**Work to be completed:**
Only the lines from the start of the data through the one containing "return pull *" belong in your answer; return them exactly.

**Collected data:**
* start *
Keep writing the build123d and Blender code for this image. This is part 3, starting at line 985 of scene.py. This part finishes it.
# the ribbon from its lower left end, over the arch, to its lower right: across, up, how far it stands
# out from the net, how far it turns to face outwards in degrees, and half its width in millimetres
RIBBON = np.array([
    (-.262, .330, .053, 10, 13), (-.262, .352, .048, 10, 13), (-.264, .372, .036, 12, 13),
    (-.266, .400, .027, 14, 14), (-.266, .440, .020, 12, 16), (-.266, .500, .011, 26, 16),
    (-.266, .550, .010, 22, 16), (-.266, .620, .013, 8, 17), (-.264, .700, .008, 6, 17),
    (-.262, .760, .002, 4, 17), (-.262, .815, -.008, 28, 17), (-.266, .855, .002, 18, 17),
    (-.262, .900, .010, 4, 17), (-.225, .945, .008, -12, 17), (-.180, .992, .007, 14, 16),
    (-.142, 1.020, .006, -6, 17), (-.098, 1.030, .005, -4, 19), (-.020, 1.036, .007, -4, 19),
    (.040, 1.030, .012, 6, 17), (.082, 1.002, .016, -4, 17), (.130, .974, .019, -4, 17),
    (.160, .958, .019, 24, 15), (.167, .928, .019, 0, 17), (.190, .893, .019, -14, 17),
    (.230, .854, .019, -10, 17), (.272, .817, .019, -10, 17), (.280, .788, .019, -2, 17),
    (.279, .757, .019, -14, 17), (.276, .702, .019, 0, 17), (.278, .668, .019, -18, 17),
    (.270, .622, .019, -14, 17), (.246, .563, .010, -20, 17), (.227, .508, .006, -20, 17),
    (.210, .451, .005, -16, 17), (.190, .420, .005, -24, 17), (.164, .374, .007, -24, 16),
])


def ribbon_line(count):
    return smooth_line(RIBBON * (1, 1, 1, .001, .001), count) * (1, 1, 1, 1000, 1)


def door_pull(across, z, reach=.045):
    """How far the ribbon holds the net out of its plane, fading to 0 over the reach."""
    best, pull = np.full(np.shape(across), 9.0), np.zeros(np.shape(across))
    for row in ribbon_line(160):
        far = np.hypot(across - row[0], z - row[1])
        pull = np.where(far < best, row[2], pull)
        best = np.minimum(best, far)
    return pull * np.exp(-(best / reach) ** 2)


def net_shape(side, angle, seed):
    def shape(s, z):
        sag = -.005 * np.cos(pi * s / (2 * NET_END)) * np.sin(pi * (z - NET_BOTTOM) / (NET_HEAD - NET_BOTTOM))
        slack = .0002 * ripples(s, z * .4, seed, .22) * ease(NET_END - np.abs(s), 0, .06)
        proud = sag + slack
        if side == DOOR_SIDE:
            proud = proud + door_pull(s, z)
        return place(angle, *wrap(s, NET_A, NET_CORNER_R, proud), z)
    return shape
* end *
**Task response:**
Keep writing the build123d and Blender code for this image. This is part 3, starting at line 985 of scene.py. This part finishes it.
# the ribbon from its lower left end, over the arch, to its lower right: across, up, how far it stands
# out from the net, how far it turns to face outwards in degrees, and half its width in millimetres
RIBBON = np.array([
    (-.262, .330, .053, 10, 13), (-.262, .352, .048, 10, 13), (-.264, .372, .036, 12, 13),
    (-.266, .400, .027, 14, 14), (-.266, .440, .020, 12, 16), (-.266, .500, .011, 26, 16),
    (-.266, .550, .010, 22, 16), (-.266, .620, .013, 8, 17), (-.264, .700, .008, 6, 17),
    (-.262, .760, .002, 4, 17), (-.262, .815, -.008, 28, 17), (-.266, .855, .002, 18, 17),
    (-.262, .900, .010, 4, 17), (-.225, .945, .008, -12, 17), (-.180, .992, .007, 14, 16),
    (-.142, 1.020, .006, -6, 17), (-.098, 1.030, .005, -4, 19), (-.020, 1.036, .007, -4, 19),
    (.040, 1.030, .012, 6, 17), (.082, 1.002, .016, -4, 17), (.130, .974, .019, -4, 17),
    (.160, .958, .019, 24, 15), (.167, .928, .019, 0, 17), (.190, .893, .019, -14, 17),
    (.230, .854, .019, -10, 17), (.272, .817, .019, -10, 17), (.280, .788, .019, -2, 17),
    (.279, .757, .019, -14, 17), (.276, .702, .019, 0, 17), (.278, .668, .019, -18, 17),
    (.270, .622, .019, -14, 17), (.246, .563, .010, -20, 17), (.227, .508, .006, -20, 17),
    (.210, .451, .005, -16, 17), (.190, .420, .005, -24, 17), (.164, .374, .007, -24, 16),
])


def ribbon_line(count):
    return smooth_line(RIBBON * (1, 1, 1, .001, .001), count) * (1, 1, 1, 1000, 1)


def door_pull(across, z, reach=.045):
    """How far the ribbon holds the net out of its plane, fading to 0 over the reach."""
    best, pull = np.full(np.shape(across), 9.0), np.zeros(np.shape(across))
    for row in ribbon_line(160):
        far = np.hypot(across - row[0], z - row[1])
        pull = np.where(far < best, row[2], pull)
        best = np.minimum(best, far)
    return pull * np.exp(-(best / reach) ** 2)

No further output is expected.